O livro passa pelas temporadas cariocas de Page, onde se apaixonou pelo samba e pelo carnaval, além de mostrar um pouco do trabalho beneficente da Casa Jimmy, que ele manteve no Rio de Janeiro.

Muito interessado na cultura e na música do Brasil, conviveu com Gilberto Gil, Tony Bellotto, Paulo Ricardo, Herbert Vianna, Frejat, Charles Gavin, Pepeu Gomes, Daniela Mercury e Margareth Menezes, entre muitos outros que deram depoimento e fotos inéditas para o livro – 280 páginas em cores. 
O prefácio é de Ed Motta, um dos maiores conhecedores no Brasil da obra do Led Zeppelin, e o posfácio de Sebastião Reis, o jovem guitarrista, filho do cantor e compositor Nando Reis (ex-Titãs).
 
São os fatos pitorescos vividos na Bahia que se mostram os mais saborosos, com narrativas dando conta de um astro mundial vivendo anônimo em Lençóis, nas imediações da Chapada Diamantina, tomando cachaça, vivendo quase maltrapilho e tocando muito de vez em quando o violão.
Ao contrário do que imaginava em 1996, quando a Folha de S. Paulo “achou” o guitarrista em Lençóis, as temporadas de Page no local não eram um segredo guardado a sete chaves. 

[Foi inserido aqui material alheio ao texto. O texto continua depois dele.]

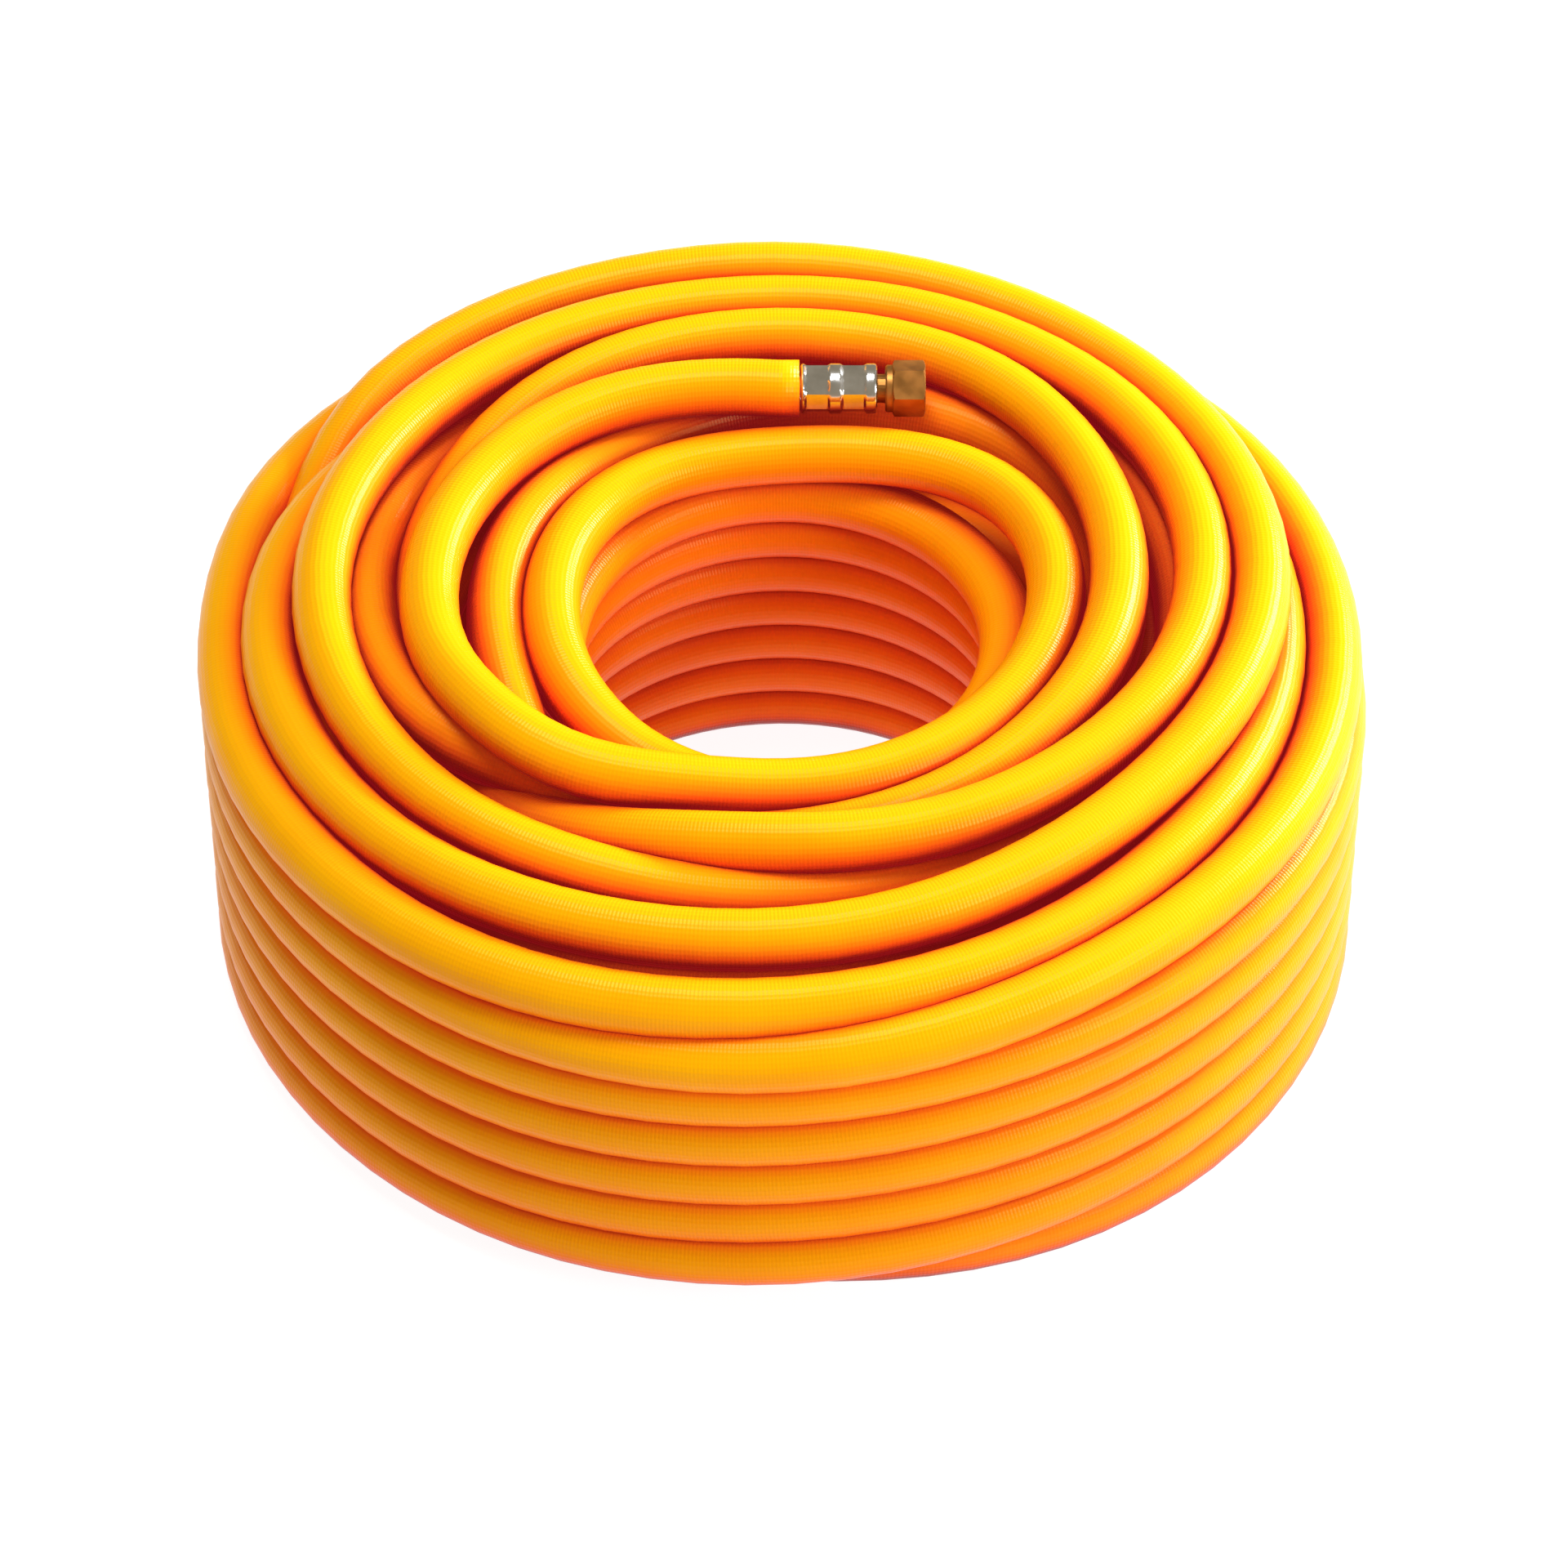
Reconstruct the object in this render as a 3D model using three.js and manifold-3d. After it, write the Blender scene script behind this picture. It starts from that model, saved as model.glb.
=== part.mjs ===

A maioria da população da cidade não sabia quem era, de fato, o Jimmy “Lama”, e não era poucos os amigos no Rio e em Salvador que sabiam de seu “retiro”. Entretanto, ficava desconfortável quando surpreendido na cidade baiana, onde comprou um terreno e construiu uma casa, mantida até hoje.
O repórter Ari Cipola flagrou-o em um boteco e, de início, negou ser quem era. Mesmo não falando inglês e o portunhol do músico ser péssimo, conversaram por cerca de meia hora, com a ajuda providencial de Jimena, uma argentina criada nos Estados Unidos e fascinada pela Bahia.
Caminharam um pouco pela cidade, com Page mostrando-se íntimo do local. Brincou um pouco com um violão de apenas três cordas jogado no seu boteco preferido e Page, abruptamente, levantou-se para almoçar em casa dormir – fazia muito calor à época, outubro de 1996. 
No dia seguinte, Cipola procurou o guitarrista, mas foi informado por vizinhos que ele, Jimena e a filha desta tinham partido para Salvador. 
Restaram outras saborosas histórias, como a dupla de estudantes paulistas que filmou um show em um boteco do lugar e estranharam que um dos violonistas estava de costas e não virava de jeito nenhum.
 Uma das lendas diz que os dois reconheceram Page depois de um tempo e, quando tentaram conversar, o músico escapuliu pelos fundos. Outra diz que os dois só reconheceram o guitarrista assistindo ao vídeo em Salvador. Imediatamente teriam voltado a Lençóis, mas já não encontrando-o na cidade.
Lamentavelmente, estas histórias saborosas não estão no livro porque Cipola, natural de Presidente Prudente e ex-correspondente da Folha de S. Paulo em Maceió (AL), morreu em 2004, aos 42 anos de idade.
Até hoje essas histórias de Jimmy Page pelo Brasil surpreendem e geram desconfianças, coisas que não aconteceram mais graças a esse instigante livro.